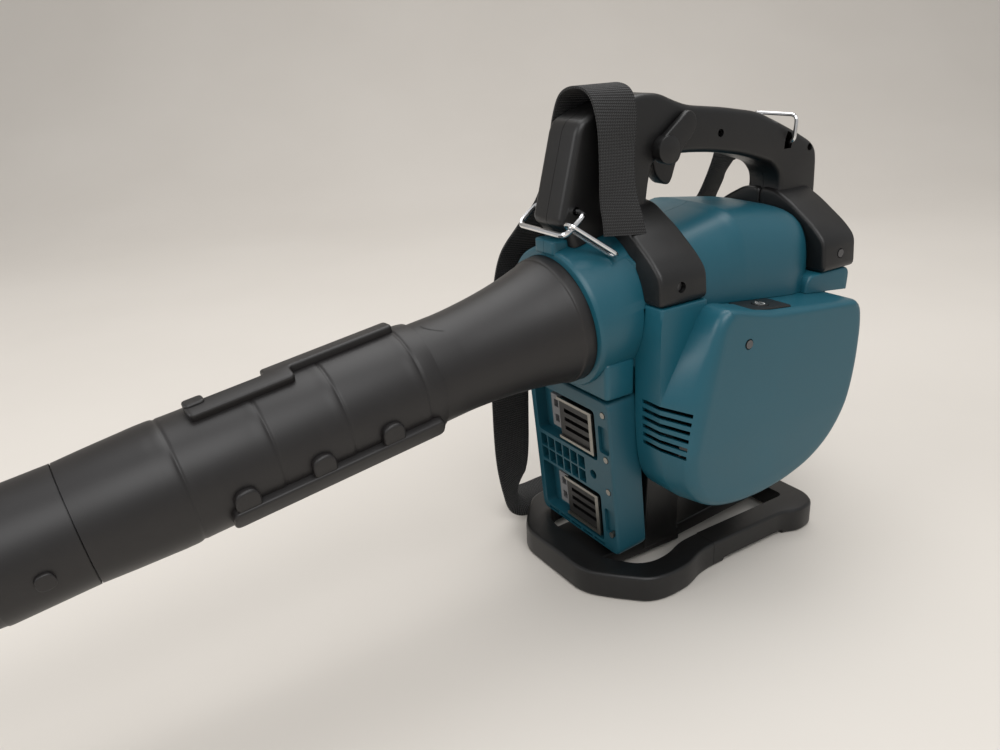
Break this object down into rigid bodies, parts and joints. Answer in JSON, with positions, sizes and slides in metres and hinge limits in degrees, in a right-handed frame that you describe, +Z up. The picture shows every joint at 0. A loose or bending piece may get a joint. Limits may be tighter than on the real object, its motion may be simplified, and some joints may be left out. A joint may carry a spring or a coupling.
{
  "type": "cordless leaf blower",
  "caption": "Hand-held cordless leaf blower with a telescopic tube, side motor cover, two battery bays, loop handle, ground stand and shoulder strap.",
  "frame": {"origin": "underside of the stand's front bar, in the middle plane, on the ground", "axes": "+Z up; -X towards the nozzle, +X towards the rear of the handle; -Y motor side, +Y air inlet side"},
  "size_m": [0.8431, 0.2446, 0.3909],
  "materials": {
    "black": "fine textured moulded plastic",
    "board": "plain",
    "chrome": "polished",
    "copper": "wound copper",
    "grey": "plain",
    "steel": "plain",
    "teal": "satin moulded plastic",
    "webbing": "woven nylon"
  },
  "bodies": {
    "chassis": {"battery_housing": "teal", "block_screw_1": "steel", "block_screw_2": "steel", "block_screw_3": "steel", "block_screw_4": "steel", "contact_rails_lower": "steel", "contact_rails_upper": "steel", "controller_board": "board", "cover_screw": "steel", "front_bearing": "steel", "handle_left": "black", "handle_left_screw_front": "steel", "handle_left_screw_rear": "steel", "handle_right": "black", "handle_right_screw_front": "steel", "handle_right_screw_rear": "steel", "housing_left": "teal", "housing_right": "teal", "inlet_hinge_pin": "steel", "latch_plate_lower": "grey", "latch_plate_upper": "grey", "motor_bracket": "grey", "motor_cover": "teal", "motor_stator": "copper", "power_panel": "black", "rear_bearing": "steel", "stand_front": "black", "stand_rear": "black", "stand_screw_1": "steel", "stand_screw_2": "steel", "strap": "webbing", "switch_unit": "black", "terminal_lower": "black", "terminal_upper": "black", "trigger_pin": "steel", "trigger_spring": "steel"},
    "outlet_pipe": {"outlet_pipe": "black"},
    "nozzle_sleeve": {"nozzle_sleeve": "black"},
    "nozzle_tip": {"nozzle_tip": "black"},
    "trigger": {"trigger": "black"},
    "control_lever": {"control_lever": "black"},
    "power_button": {"power_button": "black"},
    "fan": {"impeller": "black", "motor_shaft": "steel", "fan_nut": "steel", "motor_rotor": "steel"},
    "inlet_cover": {"inlet_cover": "black"},
    "inlet_knob": {"inlet_knob": "black"},
    "front_ring": {"front_ring": "chrome", "snap_hook_front": "chrome"},
    "rear_ring": {"rear_ring": "chrome", "snap_hook_rear": "chrome"}
  },
  "joints": [
    {"name": "pipe_twist", "type": "hinge", "parent": "chassis", "child": "outlet_pipe", "pos_m": [-0.0034, 0, 0.2246], "axis": [-0.9895, 0, -0.1444], "range_deg": [0, 25]},
    {"name": "sleeve_slide", "type": "slide", "parent": "outlet_pipe", "child": "nozzle_sleeve", "axis": [-0.9895, 0, -0.1444], "range_m": [0, 0.098]},
    {"name": "tip_twist", "type": "hinge", "parent": "nozzle_sleeve", "child": "nozzle_tip", "pos_m": [-0.0034, 0, 0.2246], "axis": [-0.9895, 0, -0.1444], "range_deg": [0, 25]},
    {"name": "trigger_pull", "type": "hinge", "parent": "chassis", "child": "trigger", "pos_m": [0.0885, 0, 0.3435], "axis": [0, -1, 0], "range_deg": [0, 10], "stiffness_Nm_per_rad": 1.2, "springref_deg": -14.32, "deforming": ["trigger_spring"]},
    {"name": "lever_turn", "type": "hinge", "parent": "chassis", "child": "control_lever", "pos_m": [0.0855, -0.022, 0.342], "axis": [0, -1, 0], "range_deg": [0, 45]},
    {"name": "power_press", "type": "slide", "parent": "chassis", "child": "power_button", "axis": [-0.1132, 0, -0.9936], "range_m": [0, 0.0006], "stiffness_N_per_m": 500},
    {"name": "fan_spin", "type": "hinge", "parent": "chassis", "child": "fan", "pos_m": [0.126, 0, 0.186], "axis": [0, 1, 0], "continuous": true},
    {"name": "inlet_open", "type": "hinge", "parent": "chassis", "child": "inlet_cover", "pos_m": [0.0545, 0.064, 0.186], "axis": [0, 0, 1], "range_deg": [0, 70]},
    {"name": "inlet_latch", "type": "hinge", "parent": "inlet_cover", "child": "inlet_knob", "pos_m": [0.2005, 0.07, 0.186], "axis": [0, 1, 0], "range_deg": [0, 90]},
    {"name": "front_ring_swing", "type": "hinge", "parent": "chassis", "child": "front_ring", "pos_m": [0.0045, 0, 0.3075], "axis": [0, 1, 0], "range_deg": [-4, 4]},
    {"name": "rear_ring_swing", "type": "hinge", "parent": "chassis", "child": "rear_ring", "pos_m": [0.226, 0, 0.333], "axis": [0, 1, 0], "range_deg": [-4, 4]}
  ]
}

--- --- ---

• **What you need to do**
Restate every line of the data word for word.

• **Response**
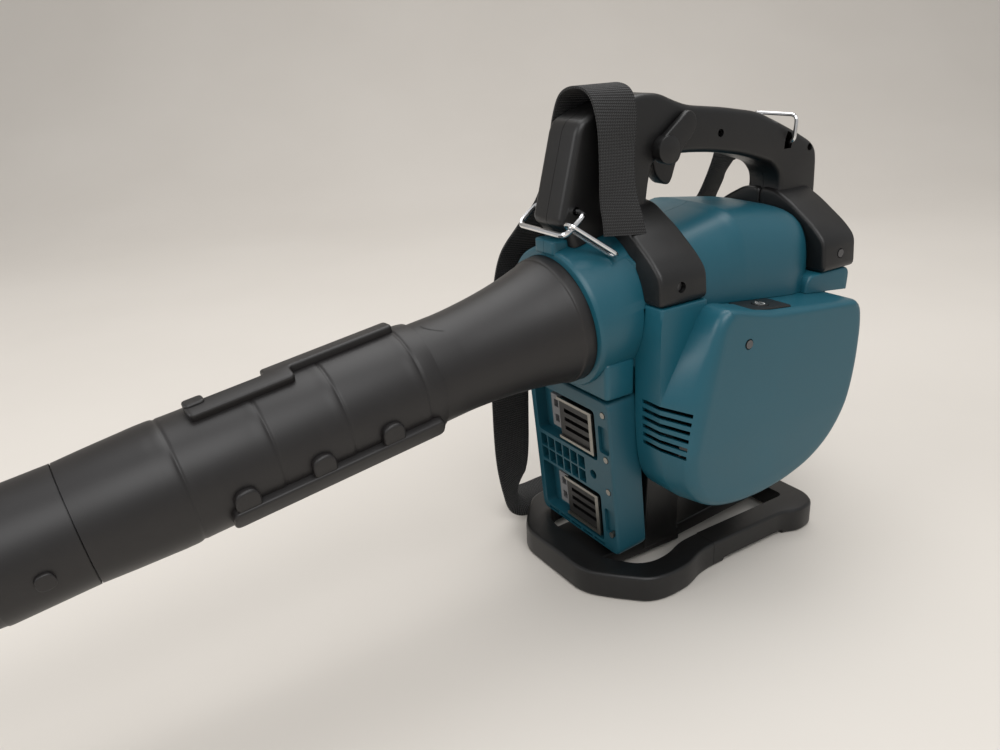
Break this object down into rigid bodies, parts and joints. Answer in JSON, with positions, sizes and slides in metres and hinge limits in degrees, in a right-handed frame that you describe, +Z up. The picture shows every joint at 0. A loose or bending piece may get a joint. Limits may be tighter than on the real object, its motion may be simplified, and some joints may be left out. A joint may carry a spring or a coupling.
{
  "type": "cordless leaf blower",
  "caption": "Hand-held cordless leaf blower with a telescopic tube, side motor cover, two battery bays, loop handle, ground stand and shoulder strap.",
  "frame": {"origin": "underside of the stand's front bar, in the middle plane, on the ground", "axes": "+Z up; -X towards the nozzle, +X towards the rear of the handle; -Y motor side, +Y air inlet side"},
  "size_m": [0.8431, 0.2446, 0.3909],
  "materials": {
    "black": "fine textured moulded plastic",
    "board": "plain",
    "chrome": "polished",
    "copper": "wound copper",
    "grey": "plain",
    "steel": "plain",
    "teal": "satin moulded plastic",
    "webbing": "woven nylon"
  },
  "bodies": {
    "chassis": {"battery_housing": "teal", "block_screw_1": "steel", "block_screw_2": "steel", "block_screw_3": "steel", "block_screw_4": "steel", "contact_rails_lower": "steel", "contact_rails_upper": "steel", "controller_board": "board", "cover_screw": "steel", "front_bearing": "steel", "handle_left": "black", "handle_left_screw_front": "steel", "handle_left_screw_rear": "steel", "handle_right": "black", "handle_right_screw_front": "steel", "handle_right_screw_rear": "steel", "housing_left": "teal", "housing_right": "teal", "inlet_hinge_pin": "steel", "latch_plate_lower": "grey", "latch_plate_upper": "grey", "motor_bracket": "grey", "motor_cover": "teal", "motor_stator": "copper", "power_panel": "black", "rear_bearing": "steel", "stand_front": "black", "stand_rear": "black", "stand_screw_1": "steel", "stand_screw_2": "steel", "strap": "webbing", "switch_unit": "black", "terminal_lower": "black", "terminal_upper": "black", "trigger_pin": "steel", "trigger_spring": "steel"},
    "outlet_pipe": {"outlet_pipe": "black"},
    "nozzle_sleeve": {"nozzle_sleeve": "black"},
    "nozzle_tip": {"nozzle_tip": "black"},
    "trigger": {"trigger": "black"},
    "control_lever": {"control_lever": "black"},
    "power_button": {"power_button": "black"},
    "fan": {"impeller": "black", "motor_shaft": "steel", "fan_nut": "steel", "motor_rotor": "steel"},
    "inlet_cover": {"inlet_cover": "black"},
    "inlet_knob": {"inlet_knob": "black"},
    "front_ring": {"front_ring": "chrome", "snap_hook_front": "chrome"},
    "rear_ring": {"rear_ring": "chrome", "snap_hook_rear": "chrome"}
  },
  "joints": [
    {"name": "pipe_twist", "type": "hinge", "parent": "chassis", "child": "outlet_pipe", "pos_m": [-0.0034, 0, 0.2246], "axis": [-0.9895, 0, -0.1444], "range_deg": [0, 25]},
    {"name": "sleeve_slide", "type": "slide", "parent": "outlet_pipe", "child": "nozzle_sleeve", "axis": [-0.9895, 0, -0.1444], "range_m": [0, 0.098]},
    {"name": "tip_twist", "type": "hinge", "parent": "nozzle_sleeve", "child": "nozzle_tip", "pos_m": [-0.0034, 0, 0.2246], "axis": [-0.9895, 0, -0.1444], "range_deg": [0, 25]},
    {"name": "trigger_pull", "type": "hinge", "parent": "chassis", "child": "trigger", "pos_m": [0.0885, 0, 0.3435], "axis": [0, -1, 0], "range_deg": [0, 10], "stiffness_Nm_per_rad": 1.2, "springref_deg": -14.32, "deforming": ["trigger_spring"]},
    {"name": "lever_turn", "type": "hinge", "parent": "chassis", "child": "control_lever", "pos_m": [0.0855, -0.022, 0.342], "axis": [0, -1, 0], "range_deg": [0, 45]},
    {"name": "power_press", "type": "slide", "parent": "chassis", "child": "power_button", "axis": [-0.1132, 0, -0.9936], "range_m": [0, 0.0006], "stiffness_N_per_m": 500},
    {"name": "fan_spin", "type": "hinge", "parent": "chassis", "child": "fan", "pos_m": [0.126, 0, 0.186], "axis": [0, 1, 0], "continuous": true},
    {"name": "inlet_open", "type": "hinge", "parent": "chassis", "child": "inlet_cover", "pos_m": [0.0545, 0.064, 0.186], "axis": [0, 0, 1], "range_deg": [0, 70]},
    {"name": "inlet_latch", "type": "hinge", "parent": "inlet_cover", "child": "inlet_knob", "pos_m": [0.2005, 0.07, 0.186], "axis": [0, 1, 0], "range_deg": [0, 90]},
    {"name": "front_ring_swing", "type": "hinge", "parent": "chassis", "child": "front_ring", "pos_m": [0.0045, 0, 0.3075], "axis": [0, 1, 0], "range_deg": [-4, 4]},
    {"name": "rear_ring_swing", "type": "hinge", "parent": "chassis", "child": "rear_ring", "pos_m": [0.226, 0, 0.333], "axis": [0, 1, 0], "range_deg": [-4, 4]}
  ]
}